Frog Eye Salad
A delicious custard salad with pasta and pineapple has been a table staple in my life growing up. Make this salad a day ahead so it’s ready when you need it! Special thanks to my friend Lisa Loeffler for inspiring this recipe.
Ingredients
1 pkg acini di pepe pasta, 16 ounce package
1 cup sugar
2 tbsp flour
1 tsp salt
2 eggs
2 cups pineapple juice
2 cups canned mandarin oranges, drained
1 can crushed pineapple, 20 ounce can, drained
1 tub Cool Whip, 8 ounce
Instructions
1
Cook the pasta as directed by the package, drain and set aside.
2
In a large sauce pan, add the sugar, flour and salt.
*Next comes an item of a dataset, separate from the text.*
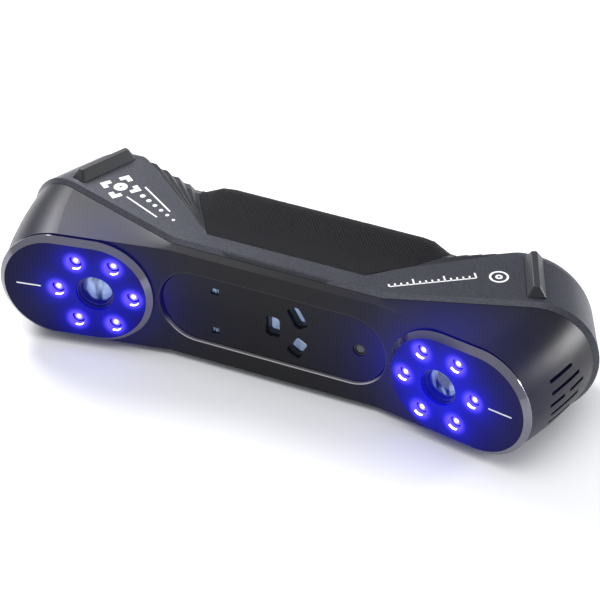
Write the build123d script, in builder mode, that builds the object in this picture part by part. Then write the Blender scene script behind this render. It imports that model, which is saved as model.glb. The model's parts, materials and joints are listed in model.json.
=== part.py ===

Whisk these ingredients together until well combined.
3
Add the eggs and pineapple juice (I use the drained pineapple juice from the crushed pineapple and add any additional as needed) and whisk to combine everything together.
4
Heat the pineapple custard to a boil while whisking. When the mixture boils, remove from the heat and strain through a fine mesh strainer.
5
Add the strained pineapple custard to the prepared acini di pepe pasta along with the drained crushed pineapple and mandarin oranges.
6
Gently fold the mixture together until well combined. Cover tightly with plastic wrap and refrigerate for several hours to cool and set.
7
When ready to serve, gently fold in the cool whip. Enjoy!